By the time I came into the next aid around mile 50, I had a 45-minute lead on the next female. I felt strong and was still sticking to the chart. Things were clicking. Then, a couple of hours into that section, my waist light died. Thankfully, I still had my headlamp along with extra batteries, but no extra batteries for the waistlight or a spare. I’ve used that light for so many other races, and it’s never failed me to last through an entire night, but of course, it fails me in the one race where I’m not allowed to have pacers and need to pay extra close attention to the course markings. It was annoying because my vision is already bad enough at night, so the extra light made a huge difference, but oh well! Unexpected things happen, and I’ve learned to just shake it off. When I arrived at the next crew spot, I had put another 15 minutes on the next female and was now an hour ahead, so I was still making good time despite not being able to see quite as well. Little did I know that the worst of my vision problems were still in the works!
Mile 70 was the last place I would see my crew for the rest of the race. When I arrived there around 2 a.m., I was over an hour ahead of the next female. I ate nearly a whole thermos full of Olga’s famous Ramen mixed with mashed potatoes. Fine dining! More gels and new bottles stuffed in my pack, and off I ran! It was dark and lonely for the rest of the night. I did catch a few men, and we exchanged some words of encouragement, but for the most part, I was all alone. Two reflective course markings were hung together sometimes, so when I would shine my light on them, they looked like a pair of eyes from far away. At this point, I was too tired to care if it was a mountain lion, a bear, or any other creature who would be out and about in the middle of the night. For some reason, in a race it’s completely different. If I was on a training run in the dark like that by myself, I would be scared and listening to every little rustle in the trees, but in a race, it’s like I’m not out in the middle of nature at night by myself. I’m in a race, so I am determined that nothing can happen to me. It’s a blessing and a curse, I guess.
Coming into the 80-mile aid station, I had about an hour and a half of darkness to endure. It was an encouraging thought, but then some heavy rain came out of absolutely nowhere, which made an hour and a half of darkness and freezing rain feel like a long time. I was less than a mile from the aid station when the rain started. I opted not to stop and just waited until I got to the aid station to put my jacket on under the shelter of the tent, but by the time I got there, I was completely soaked, not to mention, blind. I wear a pair of prescription transition lenses when I race because I’ve learned that contacts really irritate my eyes in these long, overnight races. However, I have never worn them at night in the rain during an ultra, and I realized that contacts would have been a much better option. The glasses started fogging up as soon as the rain started and collected a million little rain drops, which I tried to wipe off, but that almost made the situation worse. My vision was so poor to the point where I could barely see 3-feet in front of me. The kind volunteers at the aid station cleaned off my glasses, helped me put on my rain gear, gave me some hot Ramen soup and a paper towel to wipe my glasses off for the next section. Back out into the cold rain and darkness for this runner!

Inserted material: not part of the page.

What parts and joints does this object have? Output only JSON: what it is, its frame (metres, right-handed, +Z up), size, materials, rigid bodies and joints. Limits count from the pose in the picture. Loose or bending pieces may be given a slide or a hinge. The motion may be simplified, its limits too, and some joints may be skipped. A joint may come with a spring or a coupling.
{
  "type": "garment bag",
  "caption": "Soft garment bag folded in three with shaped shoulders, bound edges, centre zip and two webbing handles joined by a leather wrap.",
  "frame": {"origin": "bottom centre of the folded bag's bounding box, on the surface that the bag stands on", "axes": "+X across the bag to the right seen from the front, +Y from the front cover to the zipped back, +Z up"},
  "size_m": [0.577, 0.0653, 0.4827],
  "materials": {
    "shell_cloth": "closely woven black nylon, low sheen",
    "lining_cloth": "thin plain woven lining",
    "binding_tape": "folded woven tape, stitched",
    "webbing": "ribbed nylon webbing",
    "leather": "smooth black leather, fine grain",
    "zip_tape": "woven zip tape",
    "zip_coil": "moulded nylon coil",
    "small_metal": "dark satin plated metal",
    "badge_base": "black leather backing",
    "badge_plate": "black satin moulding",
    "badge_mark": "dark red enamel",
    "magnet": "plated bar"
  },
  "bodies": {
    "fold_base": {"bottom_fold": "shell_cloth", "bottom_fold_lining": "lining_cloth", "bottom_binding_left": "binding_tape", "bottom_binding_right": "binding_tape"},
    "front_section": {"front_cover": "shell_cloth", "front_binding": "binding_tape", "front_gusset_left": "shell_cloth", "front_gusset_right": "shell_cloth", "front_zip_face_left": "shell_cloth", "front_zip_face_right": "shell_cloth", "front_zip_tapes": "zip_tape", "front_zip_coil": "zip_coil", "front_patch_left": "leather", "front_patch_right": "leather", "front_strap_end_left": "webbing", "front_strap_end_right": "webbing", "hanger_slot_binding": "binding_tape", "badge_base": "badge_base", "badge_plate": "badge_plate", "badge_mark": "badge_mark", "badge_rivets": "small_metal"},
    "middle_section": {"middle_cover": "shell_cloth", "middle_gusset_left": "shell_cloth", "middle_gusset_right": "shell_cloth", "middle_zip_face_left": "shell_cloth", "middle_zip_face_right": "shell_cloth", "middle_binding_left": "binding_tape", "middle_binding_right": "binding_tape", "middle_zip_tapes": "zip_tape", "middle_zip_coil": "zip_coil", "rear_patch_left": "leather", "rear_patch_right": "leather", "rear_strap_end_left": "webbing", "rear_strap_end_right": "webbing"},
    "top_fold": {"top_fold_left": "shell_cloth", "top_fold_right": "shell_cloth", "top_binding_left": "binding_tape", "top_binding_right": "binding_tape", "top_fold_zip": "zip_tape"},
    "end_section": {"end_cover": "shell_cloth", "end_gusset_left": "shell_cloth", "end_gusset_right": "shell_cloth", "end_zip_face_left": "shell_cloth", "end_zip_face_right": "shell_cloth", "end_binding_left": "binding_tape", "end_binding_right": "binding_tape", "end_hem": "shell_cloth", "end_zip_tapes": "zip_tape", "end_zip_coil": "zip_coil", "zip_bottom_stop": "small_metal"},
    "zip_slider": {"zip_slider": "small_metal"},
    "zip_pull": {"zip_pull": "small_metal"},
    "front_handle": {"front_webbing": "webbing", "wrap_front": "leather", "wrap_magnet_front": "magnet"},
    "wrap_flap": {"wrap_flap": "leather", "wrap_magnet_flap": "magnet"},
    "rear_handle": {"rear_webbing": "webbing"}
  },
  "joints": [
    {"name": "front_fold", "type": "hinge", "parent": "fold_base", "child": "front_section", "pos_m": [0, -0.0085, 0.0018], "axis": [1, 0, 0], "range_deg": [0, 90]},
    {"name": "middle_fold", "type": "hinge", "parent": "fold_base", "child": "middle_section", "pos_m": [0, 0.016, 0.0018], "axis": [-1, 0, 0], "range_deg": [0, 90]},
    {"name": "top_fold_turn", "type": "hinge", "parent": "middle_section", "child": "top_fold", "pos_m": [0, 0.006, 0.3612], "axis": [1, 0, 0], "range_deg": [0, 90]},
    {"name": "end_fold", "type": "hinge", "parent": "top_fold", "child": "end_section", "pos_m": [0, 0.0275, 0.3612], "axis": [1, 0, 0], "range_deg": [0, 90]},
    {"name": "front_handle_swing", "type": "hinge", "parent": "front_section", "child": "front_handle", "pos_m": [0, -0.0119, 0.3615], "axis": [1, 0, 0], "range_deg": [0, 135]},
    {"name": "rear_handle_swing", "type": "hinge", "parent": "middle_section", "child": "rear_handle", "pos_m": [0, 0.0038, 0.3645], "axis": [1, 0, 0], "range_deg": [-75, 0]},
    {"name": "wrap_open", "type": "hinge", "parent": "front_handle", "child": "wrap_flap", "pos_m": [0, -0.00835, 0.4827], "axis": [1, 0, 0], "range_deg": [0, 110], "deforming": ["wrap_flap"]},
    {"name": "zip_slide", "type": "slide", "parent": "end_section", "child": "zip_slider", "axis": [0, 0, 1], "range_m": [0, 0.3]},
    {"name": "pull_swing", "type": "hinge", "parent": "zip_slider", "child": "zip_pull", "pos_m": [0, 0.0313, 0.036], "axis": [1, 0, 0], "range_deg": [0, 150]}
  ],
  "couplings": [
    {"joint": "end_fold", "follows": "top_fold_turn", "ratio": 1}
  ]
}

The glasses quickly turned into a fogged up, raindrop mess as soon as I left the aid, and luckily the volunteers pointed me in the right direction out of the aid or I might have not made it back out on the correct section of the course. I tried taking my glasses off, but I’m so blind that it was better with them on. The next section was following one single trail, the well-established Continental Divide Trail for 9 miles to the next aid. I’m sure it was blatantly obvious where to go if you could actually see, so that section was very sparsely marked. There was practically one marker per mile, so nine total markers in a 9-mile section. I was cold, wet, blind, completely alone, and constantly questioning if I was on the course or not because I hadn’t seen a marker in so long.

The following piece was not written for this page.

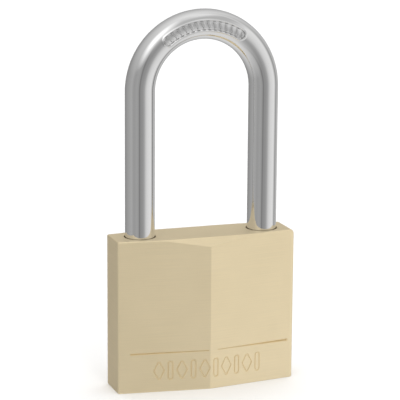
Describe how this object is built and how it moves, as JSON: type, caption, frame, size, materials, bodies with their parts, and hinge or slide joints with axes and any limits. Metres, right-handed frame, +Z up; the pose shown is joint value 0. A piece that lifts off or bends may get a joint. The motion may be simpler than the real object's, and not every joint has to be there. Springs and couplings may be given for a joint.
{
  "type": "padlock",
  "caption": "Solid brass padlock with a ridged one-piece body, a tall plated steel shackle, a pin-tumbler plug keyed from below and two spring bolts that lock both legs.",
  "frame": {"origin": "middle of the body's flat bottom face", "axes": "+Z up the shackle; -Y is the ridged front; +X is the toe side, where the shackle comes free, with the heel leg at -X"},
  "size_m": [0.04, 0.0132, 0.0815],
  "materials": {
    "satin_brass": "satin, fine level brush lines",
    "plated_steel": "bright plating over hardened steel rod",
    "turned_brass": "turned, fine concentric tool marks",
    "nickel_silver": "turned, bright",
    "spring_steel": "drawn wire",
    "hard_steel": "machined, lightly oiled"
  },
  "bodies": {
    "case": {"lock_body": "satin_brass", "bolt_bore_plug": "satin_brass", "plug_retaining_pin": "hard_steel", "chamber_plug_1": "satin_brass", "chamber_plug_2": "satin_brass", "chamber_plug_3": "satin_brass", "chamber_plug_4": "satin_brass", "shackle_spring": "spring_steel", "bolt_spring": "spring_steel", "pin_spring_1": "spring_steel", "pin_spring_2": "spring_steel", "pin_spring_3": "spring_steel", "pin_spring_4": "spring_steel"},
    "shackle": {"shackle": "plated_steel"},
    "plug": {"cylinder_plug": "turned_brass", "locking_cam": "hard_steel"},
    "toe_bolt": {"toe_bolt": "turned_brass"},
    "heel_bolt": {"heel_bolt": "turned_brass"},
    "key_pin_1": {"key_pin_1": "nickel_silver"},
    "key_pin_2": {"key_pin_2": "nickel_silver"},
    "key_pin_3": {"key_pin_3": "nickel_silver"},
    "key_pin_4": {"key_pin_4": "nickel_silver"},
    "driver_pin_1": {"driver_pin_1": "turned_brass"},
    "driver_pin_2": {"driver_pin_2": "turned_brass"},
    "driver_pin_3": {"driver_pin_3": "turned_brass"},
    "driver_pin_4": {"driver_pin_4": "turned_brass"}
  },
  "joints": [
    {"name": "shackle_lift", "type": "slide", "parent": "case", "child": "shackle", "axis": [0, 0, 1], "range_m": [0, 0.0125], "deforming": ["shackle_spring"]},
    {"name": "plug_turn", "type": "hinge", "parent": "case", "child": "plug", "pos_m": [0, 0, 0], "axis": [0, 0, 1], "range_deg": [-90, 0]},
    {"name": "toe_bolt_slide", "type": "slide", "parent": "case", "child": "toe_bolt", "axis": [1, 0, 0], "range_m": [0, 0.0022], "deforming": ["bolt_spring"]},
    {"name": "heel_bolt_slide", "type": "slide", "parent": "case", "child": "heel_bolt", "axis": [-1, 0, 0], "range_m": [0, 0.0013]},
    {"name": "key_pin_1_slide", "type": "slide", "parent": "plug", "child": "key_pin_1", "axis": [0, 1, 0], "range_m": [-0.00105, 0]},
    {"name": "key_pin_2_slide", "type": "slide", "parent": "plug", "child": "key_pin_2", "axis": [0, 1, 0], "range_m": [-0.00175, 0]},
    {"name": "key_pin_3_slide", "type": "slide", "parent": "plug", "child": "key_pin_3", "axis": [0, 1, 0], "range_m": [-0.00135, 0]},
    {"name": "key_pin_4_slide", "type": "slide", "parent": "plug", "child": "key_pin_4", "axis": [0, 1, 0], "range_m": [-0.00205, 0]},
    {"name": "driver_pin_1_slide", "type": "slide", "parent": "case", "child": "driver_pin_1", "axis": [1, 0, 0], "range_m": [0, 0.0015], "stiffness_N_per_m": 120, "springref_m": -0.002, "deforming": ["pin_spring_1"]},
    {"name": "driver_pin_2_slide", "type": "slide", "parent": "case", "child": "driver_pin_2", "axis": [1, 0, 0], "range_m": [0, 0.0015], "stiffness_N_per_m": 120, "springref_m": -0.002, "deforming": ["pin_spring_2"]},
    {"name": "driver_pin_3_slide", "type": "slide", "parent": "case", "child": "driver_pin_3", "axis": [1, 0, 0], "range_m": [0, 0.0015], "stiffness_N_per_m": 120, "springref_m": -0.002, "deforming": ["pin_spring_3"]},
    {"name": "driver_pin_4_slide", "type": "slide", "parent": "case", "child": "driver_pin_4", "axis": [1, 0, 0], "range_m": [0, 0.0015], "stiffness_N_per_m": 120, "springref_m": -0.002, "deforming": ["pin_spring_4"]}
  ],
  "couplings": [
    {"joint": "toe_bolt_slide", "follows": "plug_turn", "m_per_rad": -0.0014005},
    {"joint": "heel_bolt_slide", "follows": "plug_turn", "m_per_rad": -0.0008275}
  ]
}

After an hour and a half of misery, the sky started to light up enough to see the trail, the rain stopped, and before I knew it, the sun was beating down, warming me right up. What a relief! I cleared the next aid station, and I only had a little over 10 miles to go! I was moving as quickly as I could and passed a couple more men in that next section. I was starting to overheat a bit bundled up in all of my rain gear, but I was on a roll and didn’t want to stop to deal with it until I got to the final aid station. Oh, did it feel good to finally peel off the layers! I grabbed a piece of watermelon, and began the steep 6-mile descent down to the finish! It was a beautiful, bluebird morning, and I was running well down that steep ski road. Finally, I turned the corner at the bottom of the dirt road, and there was my mom and Olga holding the finish tape! I crossed the line in the first place female position, 10th overall, and ran a time of 21:26! A few minutes faster than my chart! My friends and family were all there to give me big hugs at the end, and it was so fun to share that moment with all of them. There’s nothing like a 100-mile finish line!

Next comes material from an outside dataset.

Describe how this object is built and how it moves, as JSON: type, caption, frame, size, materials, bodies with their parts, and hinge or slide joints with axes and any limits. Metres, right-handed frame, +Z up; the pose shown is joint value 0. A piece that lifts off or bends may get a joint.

There is always some kind of wild adversity to work through in these long races that you never expect, but that’s what draws me to them. The unknown. Whenever I’m out in a beautiful place, pushing myself really hard with all kinds of set-backs or limitations that seem to get in the way, and I’m able to push past them and accomplish my goal despite all of those things, it becomes the most meaningful and memorable experience that sticks with me for a really long time. I feel the most present, the most connected to nature, and the most raw version of myself when I’m out there running these really long ultras. There’s something so special about them, and I feel the most alive when I’m running 100 miles, or more. I love being out there for multiple days and nights just in my head thinking about whatever I want to think about, or not thinking about anything at all. It’s so freeing and empowering to accomplish a goal like that, and I’m so grateful for all of the opportunities I had this year to do what I love! I’m now looking forward to my final race for 2022, the Javelina 100 in October on Halloween night. It's going to be a party! But first, it’s time to enjoy the mountains and amazing fall colors before the snow flies!